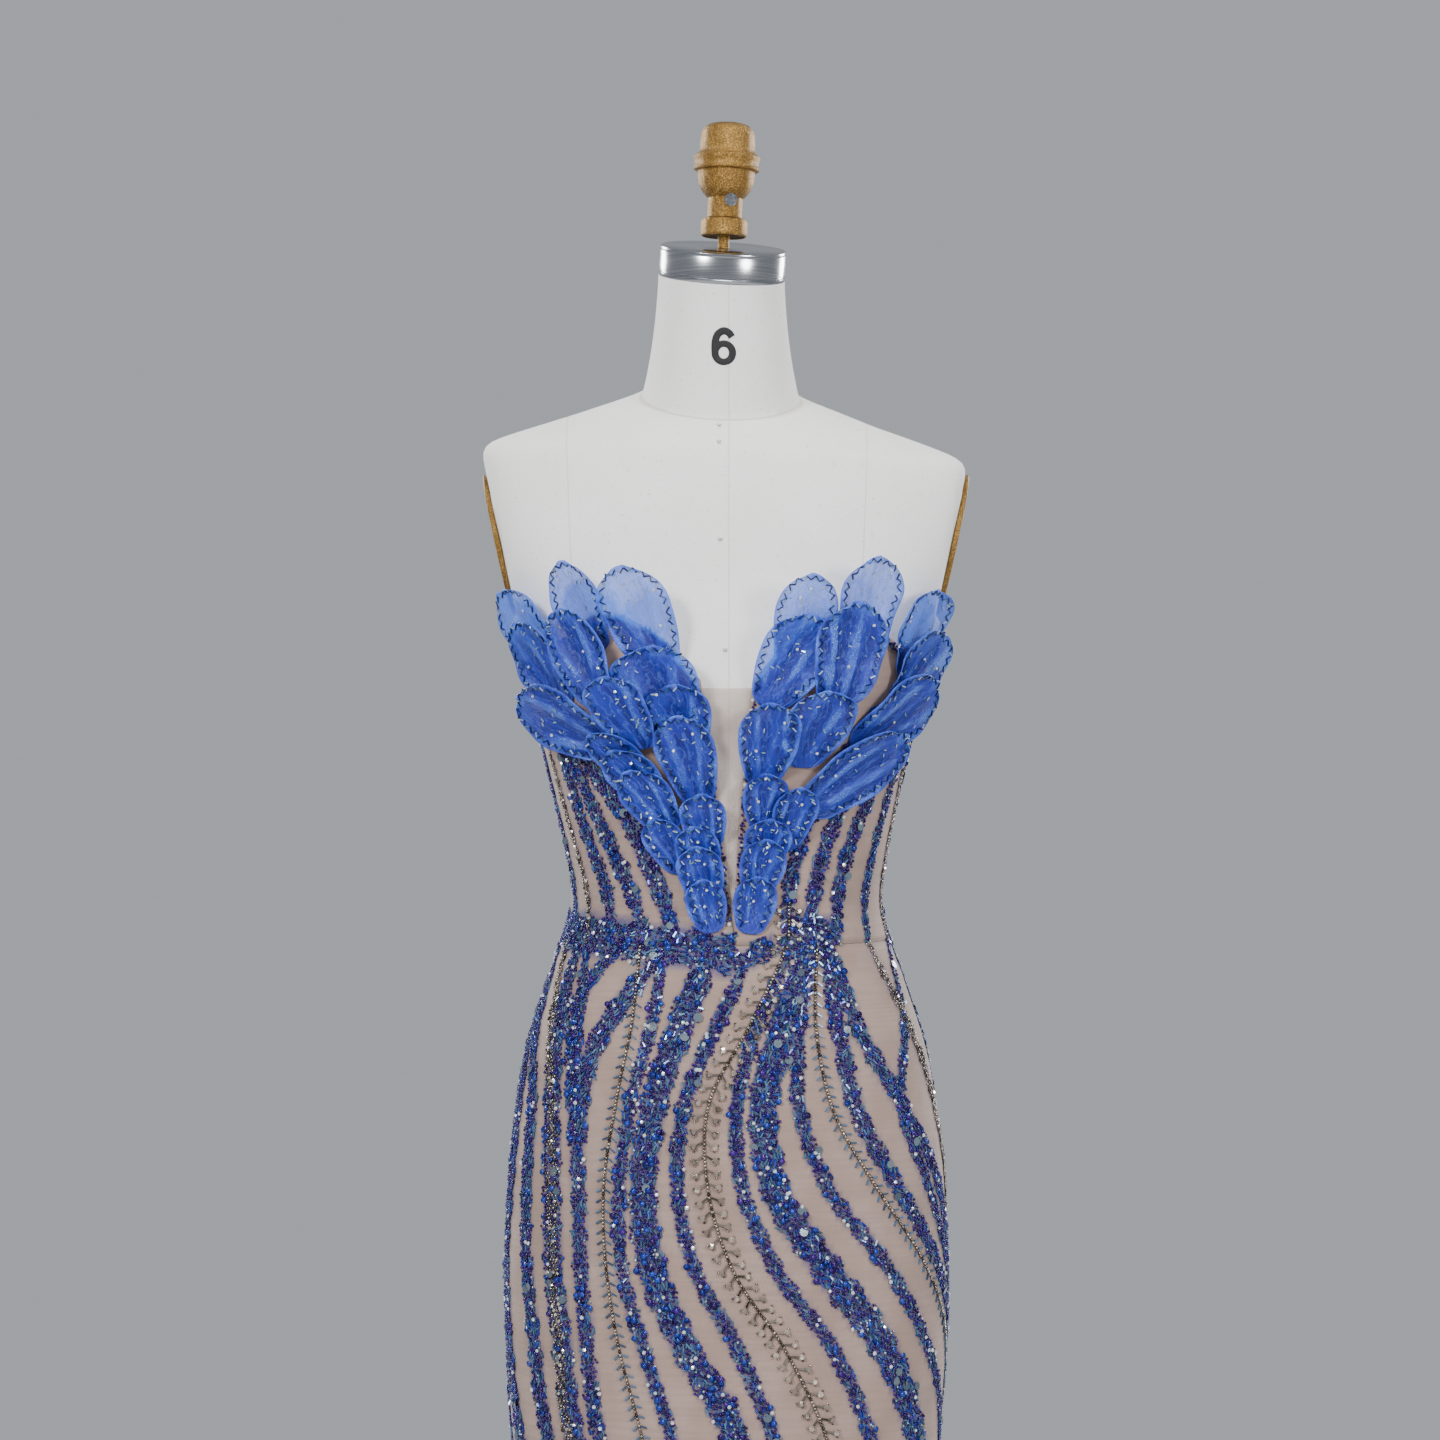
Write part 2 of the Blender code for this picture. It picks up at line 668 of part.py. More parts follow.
def petal_lift(along, across, length, tip_lift, cup, seat):
    """Lift of a petal's outer face: a steady slope, a curl at the tip and a cupped width."""
    slope = PETAL_SLOPE * along * length
    curl = tip_lift * along**PETAL_CURL
    hollow = cup * across**2 * (PETAL_ROOT_CUP + (1.0 - PETAL_ROOT_CUP) * along)
    return seat + slope + curl + hollow


def petal_sheet(row, index, seat):
    """Angle, height and radius of the points of a petal's outer face."""
    name, degrees, height, lean, length, width, tip_lift = row
    cup = PETAL_CUP * (1 if index % 3 else REVERSE_CUP)
    root = (math.radians(degrees), height)
    angle, level, along, across = petal_outline(root, lean, length, width)
    lift = petal_lift(along, across, length, tip_lift, cup, seat)
    radius = cloth_radius(angle, carrier_height(level)) + lift
    return angle, level, radius


def inner_sheet(sheet):
    """The other face of a petal's wall, along the sheet's normals."""
    angle, level, radius = sheet
    points = round_axis(radius, angle, level)
    normal = np.cross(np.gradient(points, axis=1), np.gradient(points, axis=0))
    normal /= np.linalg.norm(normal, axis=-1, keepdims=True)
    inner = points - PETAL_WALL * normal
    return np.arctan2(inner[..., 0], -inner[..., 1]), inner[..., 2], np.hypot(inner[..., 0], inner[..., 1])


def facet_radius(angle, height):
    """Radius of the panels' flat facets, which stand proud of the curve where it is hollow."""
    rows = np.array(SKIRT_ROWS[:-1] + BODICE_ROWS + CHEST_ROWS)
    first = np.clip(np.searchsorted(rows, height, side="right") - 1, 0, len(rows) - 2)
    share = (height - rows[first]) / (rows[first + 1] - rows[first])
    low = cloth_radius(angle, rows[first])
    high = cloth_radius(angle, rows[first + 1])
    return low + share * (high - low)


def covered_radius(sheet, angle, level):
    """Outer radius of a petal at other places, and where the petal covers them.

    Each place is compared with the petal's quads, taken as two triangles in angle and height.
    """
    a, h, r = sheet
    best = np.full(angle.shape, -np.inf)
    corners = [
        ((0, 0), (1, 0), (1, 1)),
        ((0, 0), (1, 1), (0, 1)),
    ]
    rows, columns = a.shape
    for i in range(rows - 1):
        for j in range(columns - 1):
            for trio in corners:
                (pa, ph, pr), (qa, qh, qr), (sa, sh, sr) = [
                    (a[i + di, j + dj], h[i + di, j + dj], r[i + di, j + dj]) for di, dj in trio]
                area = (qa - pa) * (sh - ph) - (sa - pa) * (qh - ph)
                v = ((angle - pa) * (sh - ph) - (sa - pa) * (level - ph)) / area
                w = ((qa - pa) * (level - ph) - (angle - pa) * (qh - ph)) / area
                inside = (v >= -COVER_MARGIN) & (w >= -COVER_MARGIN) & (v + w <= 1 + COVER_MARGIN)
                value = pr + v * (qr - pr) + w * (sr - pr)
                best = np.where(inside, np.maximum(best, value), best)
    return best


def between_points(values, parts=3):
    """A grid with more rows and columns, on straight lines between its own."""
    for axis in (0, 1):
        count = values.shape[axis]
        places = np.linspace(0, count - 1, (count - 1) * parts + 1)
        first = np.minimum(places.astype(int), count - 2)
        share = (places - first).reshape((-1, 1) if axis == 0 else (1, -1))
        low = np.take(values, first, axis=axis)
        high = np.take(values, first + 1, axis=axis)
        values = low + share * (high - low)
    return values


def seat_petals():
    """Lay the petals one after another, each just clear of the cloth and of those before it."""
    placed = []
    for index, row in enumerate(PETALS):
        inner = inner_sheet(petal_sheet(row, index, 0.0))
        angle, level, radius = [between_points(part) for part in inner]
        on_cloth = level < top_edge(angle) + LEAST_ROW
        under = np.where(on_cloth, facet_radius(angle, level), -np.inf)
        for sheet in placed:
            under = np.maximum(under, covered_radius(sheet, angle, level))
        seat = LAYER_GAP + float((under - radius).max())
        placed.append(petal_sheet(row, index, seat))
    return placed


def petals(group):
    for row, (angle, level, radius) in zip(PETALS, seat_petals()):
        points = round_axis(radius, angle, level)
        columns = [points[:, column] for column in range(points.shape[1])]
        grid_object("petal_" + row[0], columns, group, "blue_organza", PETAL_WALL)


def head_rotation():
    """Forward tilt and sideways roll of the neck's top, its cap and what stands on it."""
    return Matrix.Rotation(HEAD_ROLL, 3, "Y") @ Matrix.Rotation(HEAD_TILT, 3, "X")


def arm_plane(height):
    return ARM_PLANE_HALF_WIDTH + ARM_PLANE_SLOPE * (height - ARM_PLANE_HEIGHT)


def form_ring(height, angles):
    """Horizontal ring of the form: the gown's inner face moved in, and flat at the armholes."""
    ring = cloth_point(angles, height, -(WALL + FORM_CLEARANCE), FORM_CUP_SHARE)
    if height >= BODICE_ROWS[-1]:
        ring[:, 2] -= drop(ring[:, 0], height)
        limit = arm_plane(ring[:, 2])
        ring[:, 0] = np.clip(ring[:, 0], -limit, limit)
    return ring


def drop(across, height):
    """Lean of the shoulders, which grows over the chest."""
    return SHOULDER_DROP * across * smooth_step(height, BODICE_ROWS[-1], CHEST_ROWS[-1])


def neck_seam_ring(angles):
    half_width, half_depth, across, depth, height, dip = NECK_SEAM
    ring = np.stack([across + half_width * np.sin(angles), depth - half_depth * np.cos(angles),
                     height - dip * np.cos(angles)], -1)
    ring[:, 2] -= drop(ring[:, 0], height)
    return ring


def neck_top_ring(angles):
    half_width, half_depth, across, depth, height = NECK_TOP
    turn = np.array(head_rotation())
    flat = np.stack([half_width * np.sin(angles), -half_depth * np.cos(angles), 0 * angles], -1)
    return flat @ turn.T + np.array([across, depth, height])


def form_rings():
    angles = np.arange(round(2 * math.pi / COLUMN_STEP)) * COLUMN_STEP
    rows = [row for row in SKIRT_ROWS if row >= FORM_BOTTOM] + BODICE_ROWS[1:] + CHEST_ROWS
    rings = [form_ring(row, angles) for row in rows]
    chest = rings[-1]
    seam = neck_seam_ring(angles)
    crown = SHOULDER_CROWN * np.sin(angles) ** 2
    for index in range(1, SHOULDER_RINGS + 1):
        t = index / (SHOULDER_RINGS + 1)
        ring = (1 - t) * chest + t * seam
        ring[:, 2] += crown * np.sin(math.pi * t)
        rings.append(ring)
    rings.append(seam)
    top = neck_top_ring(angles)
    for index in range(1, NECK_RINGS + 1):
        t = index / NECK_RINGS
        hollow = NECK_HOLLOW * math.sin(math.pi * t) ** NECK_HOLLOW_SPREAD
        ring = (1 - t) * seam + t * top
        middle = ring.mean(axis=0)
        ring[:, :2] = middle[:2] + (ring[:, :2] - middle[:2]) * (1 - hollow)
        rings.append(ring)
    return rings


def dress_form(group):
    """Torso and neck in one closed loft, with a flat bottom and a flat top under the cap."""
    rings = form_rings()
    count = len(rings[0])
    points = [tuple(point) for ring in rings for point in ring]
    faces = [tuple(reversed(range(count)))]
    for row in range(len(rings) - 1):
        for column in range(count):
            following = (column + 1) % count
            faces.append((row * count + column, row * count + following,
                          (row + 1) * count + following, (row + 1) * count + column))
    faces.append(tuple(range((len(rings) - 1) * count, len(rings) * count)))
    mesh = bpy.data.meshes.new("form_torso")
    mesh.from_pydata(points, [], faces)
    return finish_object("form_torso", mesh, group, "white_canvas", 50)


def turned_object(name, profile, group, finish, steps=32):
    """Turn a profile, given from the top down its outer side, about Z."""
    mesh = bpy.data.meshes.new(name)
    edges = [(index, index + 1) for index in range(len(profile) - 1)]
    mesh.from_pydata([(radius, 0.0, height) for radius, height in profile], edges, [])
    item = finish_object(name, mesh, group, finish)
    turn = item.modifiers.new("turn", "SCREW")
    turn.axis = "Z"
    turn.steps = steps
    turn.render_steps = steps
    turn.use_merge_vertices = True
    turn.merge_threshold = 0.00005
    turn.use_smooth_shade = True
    return item


def disc_object(name, radii, thickness, bevel, group, finish, sides=32):
    """Round plate with rounded rims, its axis along its own Z and its foot at the origin."""
    body = bmesh.new()
    bmesh.ops.create_cone(body, cap_ends=True, segments=sides, radius1=1.0, radius2=1.0, depth=thickness)
    bmesh.ops.scale(body, vec=(radii[0], radii[1], 1.0), verts=body.verts)
    bmesh.ops.translate(body, vec=(0, 0, thickness / 2), verts=body.verts)
    mesh = bpy.data.meshes.new(name)
    body.to_mesh(mesh)
    body.free()
    item = finish_object(name, mesh, group, finish)
    rim = item.modifiers.new("rim", "BEVEL")
    rim.width = bevel
    rim.segments = 1
    rim.limit_method = "ANGLE"
    return item


def arm_plates(group):
    """Oval plates on the armholes, leaning out with the plane that they sit on."""
    lean = math.atan(ARM_PLANE_SLOPE)
    depth, height = ARM_PLATE_CENTRE
    for side, name in ((-1, "arm_plate_left"), (1, "arm_plate_right")):
        plate = disc_object(name, (ARM_PLATE_HALF_HEIGHT, ARM_PLATE_HALF_DEPTH), ARM_PLATE_THICKNESS,
                            ARM_PLATE_BEVEL, group, "sand_cast_brass")
        outward = Vector((side * math.cos(lean), 0.0, -math.sin(lean)))
        upward = Vector((side * math.sin(lean), 0.0, math.cos(lean)))
        turn = Matrix((upward, outward.cross(upward), outward)).transposed()
        seat = Vector((side * arm_plane(height), depth, height)) + outward * SEAM_GAP
        plate.matrix_world = Matrix.Translation(seat) @ turn.to_4x4()


def neck_cap(group):
    half_width, half_depth, across, depth, height = NECK_TOP
    cap = disc_object("neck_cap", (half_width, half_depth), CAP_HEIGHT, CAP_BEVEL, group,
                      "polished_steel", 40)
    turn = head_rotation()
    axis = turn @ Vector((0, 0, 1))
    seat = Vector((across, depth, height)) + axis * SEAM_GAP
    cap.matrix_world = Matrix.Translation(seat) @ turn.to_4x4()
    return cap


def knob_profile():
    """Dome, ring, bowl, stem and foot flange of the cast knob, with its rod below."""
    quarter = [0.5 * math.pi * index / 4 for index in range(5)]
    dome = [(DOME_RADIUS * math.sin(turn) ** DOME_FLATNESS,
             DOME_BOTTOM + (KNOB_TOP - DOME_BOTTOM) * math.cos(turn) ** DOME_FLATNESS) for turn in quarter]
    bowl = [(STEM_RADIUS + (BOWL_RADIUS - STEM_RADIUS) * math.cos(turn),
             BOWL_TOP - (BOWL_TOP - STEM_TOP) * math.sin(turn)) for turn in quarter]
    rod = [(ROD_RADIUS, KNOB_FLANGE[-1][1]), (ROD_RADIUS, rod_foot()), (0.0, rod_foot())]
    return dome + KNOB_RING + bowl + KNOB_FLANGE + rod


def cap_top():
    """Centre of the steel cap's upper face."""
    half_width, half_depth, across, depth, height = NECK_TOP
    axis = head_rotation() @ Vector((0, 0, 1))
    return Vector((across, depth, height)) + axis * (SEAM_GAP + CAP_HEIGHT)


def rod_foot():
    """The rod's square end stands on the tilted cap, so its low side sets the height."""
    return cap_top().z + SEAM_GAP + ROD_RADIUS * (math.tan(HEAD_TILT) + math.tan(HEAD_ROLL))


def knob(group):
    profile = [(radius, height - rod_foot()) for radius, height in knob_profile()]
    item = turned_object("knob", profile, group, "sand_cast_brass", 28)
    foot = cap_top()
    foot.z = rod_foot()
    item.matrix_world = Matrix.Translation(foot) @ Matrix.Rotation(KNOB_LEAN, 4, "Y")
    return item


def set_screw(group):
    """Small clamp screw on the front of the knob, where its bowl meets the stem."""
    item = disc_object("knob_screw", (SCREW_RADIUS, SCREW_RADIUS), SCREW_LENGTH, SCREW_BEVEL, group,
                       "polished_steel", 16)
    foot = cap_top()
    lean = math.tan(KNOB_LEAN) * (SCREW_HEIGHT - rod_foot())
    seat = Vector((foot.x + lean + SCREW_OFFSET, foot.y - SCREW_SEAT, SCREW_HEIGHT))
    item.matrix_world = Matrix.Translation(seat) @ Matrix.Rotation(math.pi / 2, 4, "X")
    return item


def stand(group):
    """Weighted round foot with a collar, and the pole up to the form's bottom."""
    turned_object("stand_base", BASE_PROFILE, group, "painted_steel", 40)
    low = BASE_PROFILE[0][1] + SEAM_GAP
    high = FORM_BOTTOM - SEAM_GAP
    pole = disc_object("stand_pole", (POLE_RADIUS, POLE_RADIUS), high - low, POLE_BEVEL, group,
                       "polished_steel", 16)
    pole.location = (0.0, 0.0, low)


def build_gown(group, helpers):
    bodice_front(-1, group)
    bodice_front(1, group)
    plunge_net(group)
    bodice_back(-1, group)
    bodice_back(1, group)
    skirt_front(group)
    skirt_back(-1, group)
    skirt_back(1, group)
    zip_strip(group)
    zip_slider(group, helpers)
    zip_tab(group)
    petals(group)


def build_form(group):
    dress_form(group)
    arm_plates(group)
    neck_cap(group)
    knob(group)
    set_screw(group)
    stand(group)


def main():
    clear_scene()
    group = make_collection("evening_dress_on_form")
    helpers = make_collection("helpers")
    build_gown(group, helpers)
    build_form(group)


main()
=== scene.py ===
"""Looks of the strapless mermaid gown on its dress form.

Metres, +Z up. The front faces -Y and the viewer's right is +X. A place on the gown is an angle
round from the centre front and a height, as in the part's own source, whose sizes are repeated
here. Cloth, petals, form and turned pieces are grids of points worked out as whole arrays.
"""
import math
from collections import defaultdict

import bpy
import numpy as np
from mathutils import Matrix, Vector


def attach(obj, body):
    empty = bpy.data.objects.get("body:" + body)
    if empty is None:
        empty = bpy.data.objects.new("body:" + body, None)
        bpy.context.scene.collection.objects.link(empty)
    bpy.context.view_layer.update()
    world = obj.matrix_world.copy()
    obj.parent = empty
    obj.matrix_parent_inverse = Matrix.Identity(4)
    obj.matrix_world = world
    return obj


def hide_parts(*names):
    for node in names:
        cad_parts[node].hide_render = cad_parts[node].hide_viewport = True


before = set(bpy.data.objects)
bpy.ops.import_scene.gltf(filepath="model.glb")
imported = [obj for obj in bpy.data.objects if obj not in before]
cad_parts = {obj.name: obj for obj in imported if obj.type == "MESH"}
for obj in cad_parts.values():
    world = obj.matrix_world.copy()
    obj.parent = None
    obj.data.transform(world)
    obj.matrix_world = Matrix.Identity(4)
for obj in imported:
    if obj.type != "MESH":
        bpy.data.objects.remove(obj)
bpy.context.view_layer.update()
BODY = "gown_and_form"

# Cloth, seams and heights, as in the part
WALL = 0.0014
SEAM_GAP = 0.0003
FORM_CLEARANCE = 0.0007
FORM_CUP_SHARE = 0.95
HEM = 0.012
WAIST_SEAM = 1.020
ZIP_BOTTOM = 0.894
PLUNGE_POINT = 1.032
NET_TOP = 1.214
FORM_BOTTOM = 0.715
BODICE_TOP = 1.272
CHEST_TOP = 1.396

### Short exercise
Your task is to transcribe only the lines from the line containing "zip_strip(group)" through the line containing "its dress form.", word for word.

### Answer to the exercise
    zip_strip(group)
    zip_slider(group, helpers)
    zip_tab(group)
    petals(group)


def build_form(group):
    dress_form(group)
    arm_plates(group)
    neck_cap(group)
    knob(group)
    set_screw(group)
    stand(group)


def main():
    clear_scene()
    group = make_collection("evening_dress_on_form")
    helpers = make_collection("helpers")
    build_gown(group, helpers)
    build_form(group)


main()
=== scene.py ===
"""Looks of the strapless mermaid gown on its dress form.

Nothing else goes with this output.